For starters, most consumers of security analysis results (e.g. non-security developers or management folks) can count just fine, but don't have the skills or knowledge to tell the difference between high and low quality analysis. Therefore, they like quantity. Analysis consumers will feel more satisfied and comfortable when analysis investigates and finds more issues. This is not entirely unreasonable; my experience indicates that even for a small system, there are usually quite a few things to investigate. If analysis only investigates 3 potential issues, I expect low quality analysis. In the frequent situation in which the analyst doesn't have a lot of security analysis experience (e.g. the do-it-yourself model many security development lifecycles suggest) but knows that investigating 3 issues is not enough, brainstorming starts to look like a good technique for identifying potential issues: its stated goal is to increase quantity of ideas, and quantity of ideas is what seems to be missing. Brainstorming is so well-accepted as an idea generation technique that it rarely occurs to anyone to investigate its effectiveness. (For the record, what is actually missing is coverage. Quantity of potential issues is a secondary indicator of coverage; quantity of found issues is a secondary indicator of a combination of coverage, analysis quality, granularity of analysis or reporting, target quality and many other interrelated factors.)

Next, most experienced security analysts can't accurately explain what they are doing when they come up with a list of potential issues to investigate. When an inexperienced security analyst asks, the more experienced guy will frequently say something like "I start by making a big list of possible stuff to look into". He might even use the word brainstorming. When the inexperienced analyst looks at the output, it will look like brainstorming output. The trick is that brainstorming is not what he's doing. What the experienced analyst is actually doing is very similar to what Benjamin Kovitz (Practical Software Requirements) explains engineers do instead of the functional decomposition they appear to do: matching what he already knows to the target at hand, and writing a list of potential issues he already knows about for this or similar targets . If you get a group of experienced analysts together, they will do what looks like brainstorming and come up with a great list, each of them unconsciously using her own experience.

What happens when an inexperienced analyst tries brainstorming for security analysis purposes? Let's say he gets a group together, and they come up with some ideas. Frequently these days, the ideas are couched as a threat model.

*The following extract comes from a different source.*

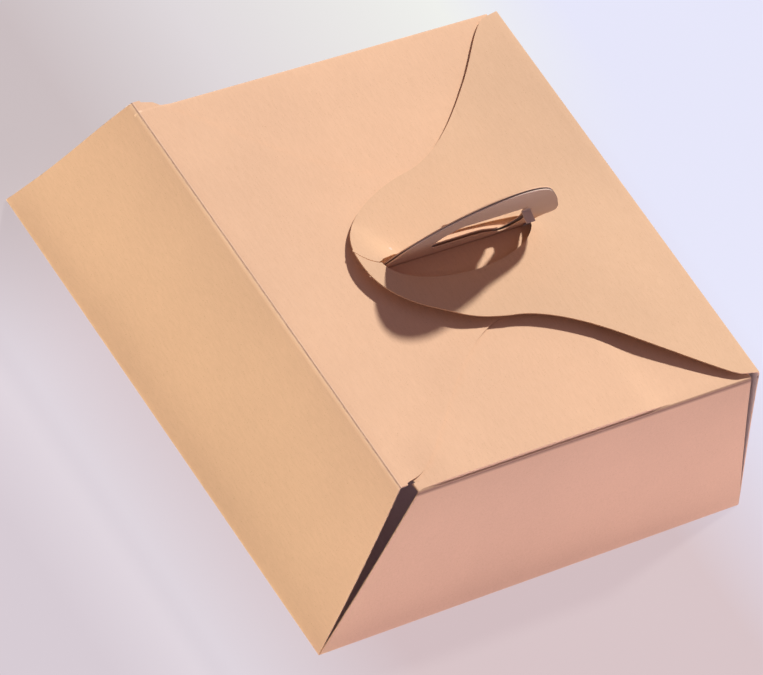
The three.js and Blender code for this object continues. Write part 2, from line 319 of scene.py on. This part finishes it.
def bezier(points, t):
    """A point of the curve with the given three or four control points."""
    while len(points) > 1:
        points = [
            tuple(p + (q - p) * t for p, q in zip(start, end)) for start, end in zip(points, points[1:])
        ]
    return points[0]


# A side flap's free edge: x from the lid's middle towards its crease, and half width
PETAL_NECK = ((0.113, 0.118), (0.090, 0.114), (0.045, 0.054), (0.0, 0.0485))
PETAL_LOBE = ((0.0, 0.0485), (-0.032, 0.0425), (-0.065, 0.026), (-0.065, 0.0))
PETAL_STEPS = 24
LEAST_HALF = 0.001


def petal_edge():
    steps = [i / PETAL_STEPS for i in range(PETAL_STEPS + 1)]
    return [bezier(PETAL_NECK, t) for t in steps] + [bezier(PETAL_LOBE, t) for t in steps[1:]]


EDGE = petal_edge()


def half_width(x):
    for (x0, y0), (x1, y1) in zip(EDGE, EDGE[1:]):
        if x1 <= x <= x0:
            return y0 + (y1 - y0) * (x0 - x) / (x0 - x1)
    return EDGE[0][1] if x > EDGE[0][0] else LEAST_HALF


# Slack of the walls and the lid
SIDE_SLACK = 0.0016
END_SLACK = 0.0014
LID_SAG = 0.0010
NEAR_WALL = (0.112, 0.124)
LID_FROM_Z = (0.086, 0.0935)
HANDLE_FROM_Z = (0.104, 0.112)
SAG_SPAN = (0.0, 0.13)


def bent(p):
    """Where a point of a flat-faced sheet lies on the slightly slack one."""
    x, y, z = p
    belly = math.sin(math.pi * up_to(z / HEIGHT))
    run_x, run_y = (max(0.0, math.cos(math.pi * value / BASE_SIDE)) for value in (x, y))
    dx = SIDE_SLACK * belly * run_y * (ease(NEAR_WALL, -x) - ease(NEAR_WALL, x))
    dy = END_SLACK * belly * run_x * (ease(NEAR_WALL, -y) - ease(NEAR_WALL, y))
    sag = 1.0 - ease(SAG_SPAN, max(abs(x), abs(y)))
    dz = -LID_SAG * ease(LID_FROM_Z, z) * sag * (1.0 - ease(HANDLE_FROM_Z, z))
    return Vector((x + dx, y + dy, z + dz))


# The carton's flaps and walls
EDGE_LIFT = 0.0017
EDGE_LIFT_OUT = (0.72, 1.0)
EDGE_LIFT_LEFT = (0.118, 0.09)
EDGE_LIFT_RIGHT = (0.062, 0.04)
RUN_ON = 0.008
RUN_ON_FLAP_X = (-0.1165, -0.05)
RUN_ON_X = (0.06, 0.11)
RUN_ON_Y = (0.1215, 0.112)
EAR = 0.0030
EAR_X = (0.104, 0.118)
EAR_Y = (0.112, 0.122)
EAR_Z = (0.02, 0.09)
BOW = 0.0012
BOW_X = (0.105, 0.116)


def bend_flaps(moved, x, y, z):
    if lies_in(LEFT_FLAP_Z, z) and y < 0 and abs(x) < EDGE_LIFT_LEFT[0]:
        # The left flap's front edge stands up a little from the flap under it
        out = -y / half_width(-x)
        lift = ease(EDGE_LIFT_OUT, out) * ease(EDGE_LIFT_LEFT, -x) * ease(EDGE_LIFT_RIGHT, x)
        moved.z += EDGE_LIFT * lift
    if lies_in(END_FLAPS_Z, z) and y < -0.05 and lies_in(RUN_ON_FLAP_X, x):
        # The front flap's left side runs on under the left flap
        moved.x -= RUN_ON * ease(RUN_ON_X, -x) * ease(RUN_ON_Y, -y)


def bend_corners(moved, x, y, z):
    if x < -0.10 and y > 0.11:
        # The left wall's back end stands out past the back wall
        moved.y += EAR * ease(EAR_X, -x) * ease(EAR_Y, y) * ease(EAR_Z, z)
    if x < -0.10 and y < -0.122:
        # The front wall's left edge bows away from the left wall
        moved.x += BOW * ease(BOW_X, -x) * math.sin(math.pi * up_to(z / HEIGHT))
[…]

One such threat model I vividly recall receiving (as a guide to the code review and penetration testing I was supposed to do for a client) had one (1) threat. When I asked the security-inexperienced client about it, I found the development team had brainstormed a list of threats, but the application was so small that this was the only idea they had come up with. It's true, it was a small application with limited security requirements; if I recall correctly, I came up with only 2 dozen or so threats (maybe 50ish variations for my colleague and I to investigate) when I did a brief, more systematic analysis. This is an extreme example of intelligent but inexperienced analysts applying brainstorming in good faith and getting lousy analysis results for their trouble. More typical results in my experience are that inexperienced analysts think of around 5-15% of what experienced analysts investigate, with most threat models by inexperienced authors containing 5-12 potential issues to investigate. (These are approximations based on experience, not hard statistics.)

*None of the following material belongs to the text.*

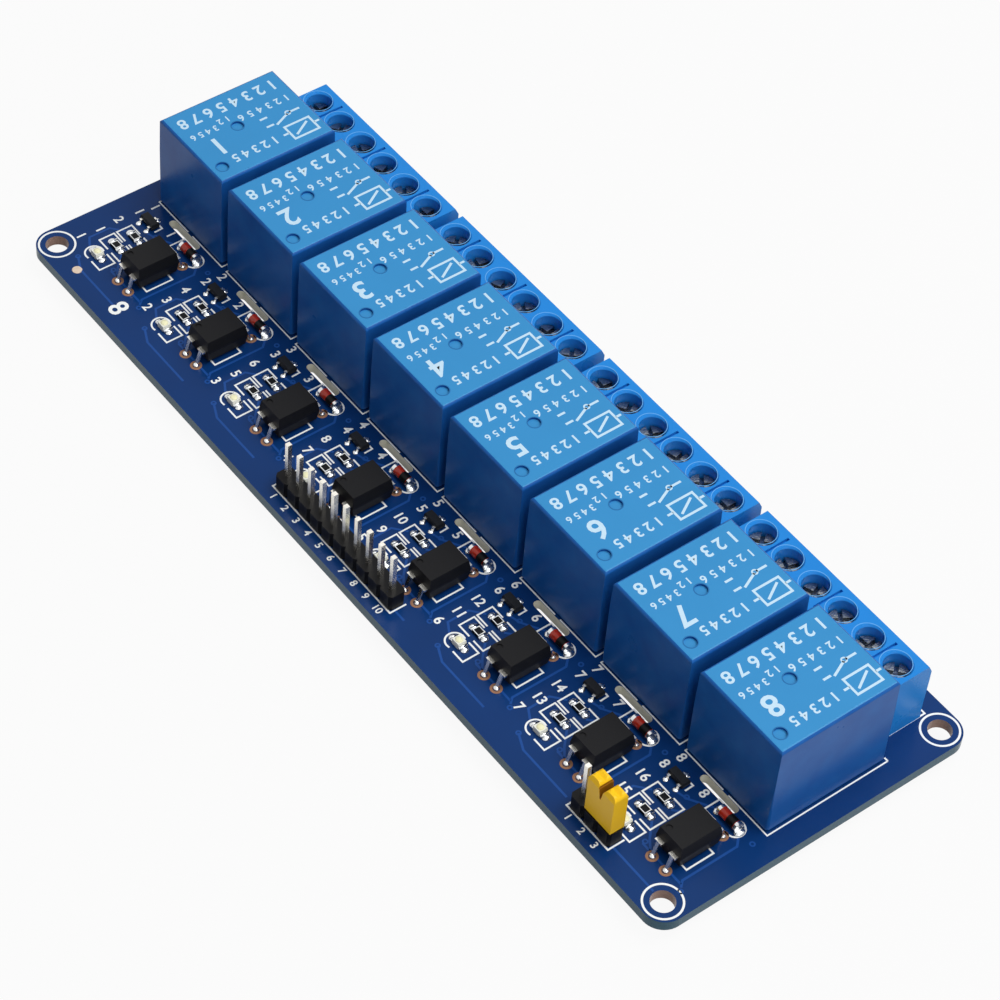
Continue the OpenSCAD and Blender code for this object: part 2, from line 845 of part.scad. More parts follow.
module header_10_strip() { header_strip(header_10_x, header_pins); }
module header_10_pins() { header_pins(header_10_x, header_pins); }
module header_3_strip() { header_strip(header_3_x, jumper_pins); }
module header_3_pins() { header_pins(header_3_x, jumper_pins); }

// ---- Jumper ----

// Moves its children to the jumper's foot, between the second and third pins
module at_jumper() {
    translate([header_3_x + pin_pitch / 2, header_y, board_t + strip_h + jumper_gap])
        children();
}

// Front view of the cap: two rounded ridges with a notch between them
module jumper_front() {
    half = jumper_l / 2;
    ridge_in = 1.15;
    ridge_out = half - ridge_r;
    ridge_z = jumper_h - ridge_r;
    notch_foot = 0.12;
    notch_mouth = 0.45;
    difference() {
        union() {
            translate([-half, 0])
                square([jumper_l, ridge_z]);
            for (x = [-1, 1]) {
                translate([x * ridge_out, ridge_z])
                    circle(ridge_r);
                translate([x * ridge_in, ridge_z])
                    circle(ridge_r);
                translate([(x * (ridge_in + ridge_out) - (ridge_out - ridge_in)) / 2, ridge_z - eps])
                    square([ridge_out - ridge_in, ridge_r + eps]);
            }
        }
        polygon([[-notch_foot, jumper_h - jumper_notch], [notch_foot, jumper_h - jumper_notch],
            [notch_mouth, jumper_h + eps], [-notch_mouth, jumper_h + eps]]);
    }
}

// Side view of the cap: bevelled shoulders and a shallow saddle along each ridge
module jumper_side() {
    half = jumper_w / 2;
    bevel_h = 0.7;
    bevel_w = 0.3;
    saddle_w = 0.5;
    saddle_d = 0.25;
    polygon([[-half, 0], [half, 0], [half, jumper_h - bevel_h], [half - bevel_w, jumper_h],
        [saddle_w, jumper_h], [0, jumper_h - saddle_d], [-saddle_w, jumper_h],
        [bevel_w - half, jumper_h], [-half, jumper_h - bevel_h]]);
}

module jumper_cap() {
    clip_w = pin_pitch + pin_s + 2 * clip_gap + 2 * clip_t;
    clip_l = pin_s + 2 * clip_gap + 2 * clip_t;
    color("#ffc220")
        at_jumper()
            difference() {
                intersection() {
                    along_y(jumper_w)
                        jumper_front();
                    along_x(jumper_l)
                        jumper_side();
                }
                post(clip_w, clip_l, -eps, clip_h + eps);
                for (x = [-1, 1])
                    translate([x * pin_pitch / 2, 0, 0])
                        post(pin_s + 2 * clip_gap, pin_s + 2 * clip_gap, 0, pin_in_cap + 0.1);
            }
}

// Sheet contact inside the cap: a folded channel that grips both pins
module jumper_clip() {
    clip_w = pin_pitch + pin_s + 2 * clip_gap + 2 * clip_t;
    clip_l = pin_s + 2 * clip_gap + 2 * clip_t;
    color("#cfa34a")
        at_jumper()
            difference() {
                post(clip_w, clip_l, 0.4, clip_h - 0.4);
                post(clip_w - 2 * clip_t, clip_l - 2 * clip_t, 0, clip_h + 1);
            }
}

// ---- Solder ----

// Solder cone under the board, round the lead that it holds
module solder_cone(d, w, l) {
    translate([0, 0, -solder_h])
        difference() {
            cylinder(h = solder_h, d1 = max(w, l) + solder_tip_d, d2 = d);
            post(w, l, -eps, solder_h + 2 * eps);
        }
}

module solder_joints() {
    relay_pad_d = 2.6;
    term_pad_d = 2.6;
    header_pad_d = 1.7;
    opto_pad_d = 1.6;
    color("#b9bcc0") {
        for (k = [1 : channels]) {
            translate([channel_x(k), relay_y, 0]) {
                translate([0, com_pin_y, 0]) solder_cone(relay_pad_d, strip_w, strip_t);
                for (x = [-1, 1], y = [coil_pin_y, throw_pin_y])
                    translate([x * side_pin_x, y, 0]) solder_cone(relay_pad_d, strip_w, strip_t);
            }
            translate([channel_x(k) + opto_at[0], opto_at[1], 0])
                for (x = [-1, 1], y = [-1, 1])
                    translate([x * opto_pitch / 2, y * opto_row / 2, 0])
                        solder_cone(opto_pad_d, lead_w, lead_t);
        }
        translate([0, leg_y, -board_t]) at_poles() solder_cone(term_pad_d, 1, leg_t);
        at_header(header_10_x, header_pins) solder_cone(header_pad_d, pin_s, pin_s);
        at_header(header_3_x, jumper_pins) solder_cone(header_pad_d, pin_s, pin_s);
    }
}

// ---- Nodes ----

circuit_board();
for (k = [1 : channels]) {
    relay_cover(k);
    relay_armature(k);
}
relay_bases();
relay_yokes();
relay_cores();
relay_bobbins();
relay_coils();
relay_common_terminals();
relay_open_terminals();
relay_closed_terminals();
relay_coil_pins();
for (b = [1 : blocks])
    terminal_block(b);
terminal_screws();
terminal_cages();
terminal_pins();
optocouplers();
optocoupler_leads();
chip_resistors();
leds();
transistors();
transistor_leads();
diodes();
diode_caps();
header_10_strip();
header_10_pins();
header_3_strip();
header_3_pins();
jumper_cap();
jumper_clip();
solder_joints();
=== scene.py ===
import bpy
import bmesh
import math
from mathutils import Matrix, Vector


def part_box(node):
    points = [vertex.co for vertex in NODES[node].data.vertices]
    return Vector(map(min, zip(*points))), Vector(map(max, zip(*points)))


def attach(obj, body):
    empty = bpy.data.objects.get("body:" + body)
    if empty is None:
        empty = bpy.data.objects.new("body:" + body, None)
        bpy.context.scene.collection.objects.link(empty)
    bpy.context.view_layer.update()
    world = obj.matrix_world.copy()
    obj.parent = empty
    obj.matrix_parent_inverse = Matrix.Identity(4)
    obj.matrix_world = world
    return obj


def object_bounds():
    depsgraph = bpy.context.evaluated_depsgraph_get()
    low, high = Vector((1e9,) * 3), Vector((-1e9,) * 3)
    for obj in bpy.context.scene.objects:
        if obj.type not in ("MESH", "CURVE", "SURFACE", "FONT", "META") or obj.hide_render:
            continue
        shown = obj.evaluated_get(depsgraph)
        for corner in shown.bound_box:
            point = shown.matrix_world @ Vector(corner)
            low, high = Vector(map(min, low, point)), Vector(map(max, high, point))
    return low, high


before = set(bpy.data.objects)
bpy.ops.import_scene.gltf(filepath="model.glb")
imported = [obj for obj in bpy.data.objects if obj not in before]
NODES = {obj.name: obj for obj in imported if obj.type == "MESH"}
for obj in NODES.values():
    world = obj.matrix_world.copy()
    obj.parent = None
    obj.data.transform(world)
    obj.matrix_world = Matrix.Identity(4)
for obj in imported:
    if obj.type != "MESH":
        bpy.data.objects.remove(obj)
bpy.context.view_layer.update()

# Lengths are in millimetres in the part's own frame, up to the stage at the end.
MM = 0.001
CHANNELS = 8                        # relays, each with its own small parts
PITCH = 16.6                        # from one relay to the next
BOARD_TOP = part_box("circuit_board")[1].z / MM
RELAY_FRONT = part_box("relay_cover_1")[0].y / MM
HOLE_X, HOLE_Y = 66.3, 22.2         # the mounting holes, from the board's middle

# Small parts of a channel: (across from its middle, depth in front of its relay)
RESISTORS = ((-3.25, 6.98), (-3.25, 9.985))
LED = (-3.3, 13.07)
DIODE = (3.85, 2.64)
OPTOCOUPLER = (3.7, 9.06)
TRANSISTOR_LEADS = ((-5.4, 4.9), (-3.5, 4.9), (-4.45, 2.5))

# Headers: middle, half the length of the printed outline, number of pins
HEADERS = ((-0.2, 12.9, 10), (52.8, 4.0, 3))
PIN_PITCH = 2.54

BLOCKS = 12                         # two-pole screw terminals
WELL_X, WELL_Y = 2.54, 17.95        # wells, from the middles of block and board
WELL_R = 2.06

DIMPLES = ((-0.6, -1.2), (5.0, -7.5))       # from the middle of a relay's top
DIMPLE_R = 0.93

INK = 0.02                          # thickness of printed ink
SILK_W = 0.24                       # width of a line printed on the board
RELAY_INK_W = 0.34                  # width of a line printed on a relay
SILK_SHIFT = 0.32                   # printed lines lie this far along from the parts
RELAY_LINE = 7.75                   # half the width of a relay's printed outline


def channel_x(k):
    return (k - (CHANNELS + 1) / 2) * PITCH


def spot(k, across, depth):
    """A place in channel k, as x and y on the board."""
    return channel_x(k) + across, RELAY_FRONT - depth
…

Now imagine that the inexperienced analyst looks at the 1 potential issue he got out of the initial brainstorming session, and thinks to himself, "hmm, something went wrong; better get some help". What does he do? Calls his more experienced buddy & has the more experienced buddy facilitate a brainstorming session. I've been that buddy and talked to a lot of other more experienced buddies, and the brainstorming session facilitated by the more experienced analyst is usually pretty successful. Why? It's not brainstorming either. The experienced analyst is asking questions that will guide participants to realize the potential security issues for this target, and helping them fill in the blanks (again based on her own experience) when participants miss something.

After a brainstorming meeting, most participants will express great satisfaction with the meeting, the process, and the results. This is great, but when interpreting their happiness, remember that suspending judgment is part of the brainstorming process and a morale boost is one of the effects. Also keep in mind that people who suggest that brainstorming is not an appropriate technique to use are frequently accused of having a bad attitude, not being team players, and so on, and may therefore be keeping their mouths shut. Either participants are experienced and/or knowledgeable, in which case they unconsciously used their experience and knowledge to get good results, or they are not, in which case they usually can't tell how good their results are (yet; some participants will notice the low quality as analysis proceeds). My experience has been that by the time a brainstorming-based security analysis completes, most participants have started to question the quality of results, the ROI, or both. Unfortunately, what's done next time is often based on familiarity and the emotions people expressed during the process ("Last time I led a group through this they were very happy with the results."), rather than costs and benefits calculated at the end.

Brainstorming is NOT a security analysis technique. Any security analysis technique that looks like brainstorming is suspect. Either it doesn't work but nobody can (or will) tell, or something else is going on behind the scenes. Find out which is happening for you, then skip the brainstorming and head straight for the secret sauce.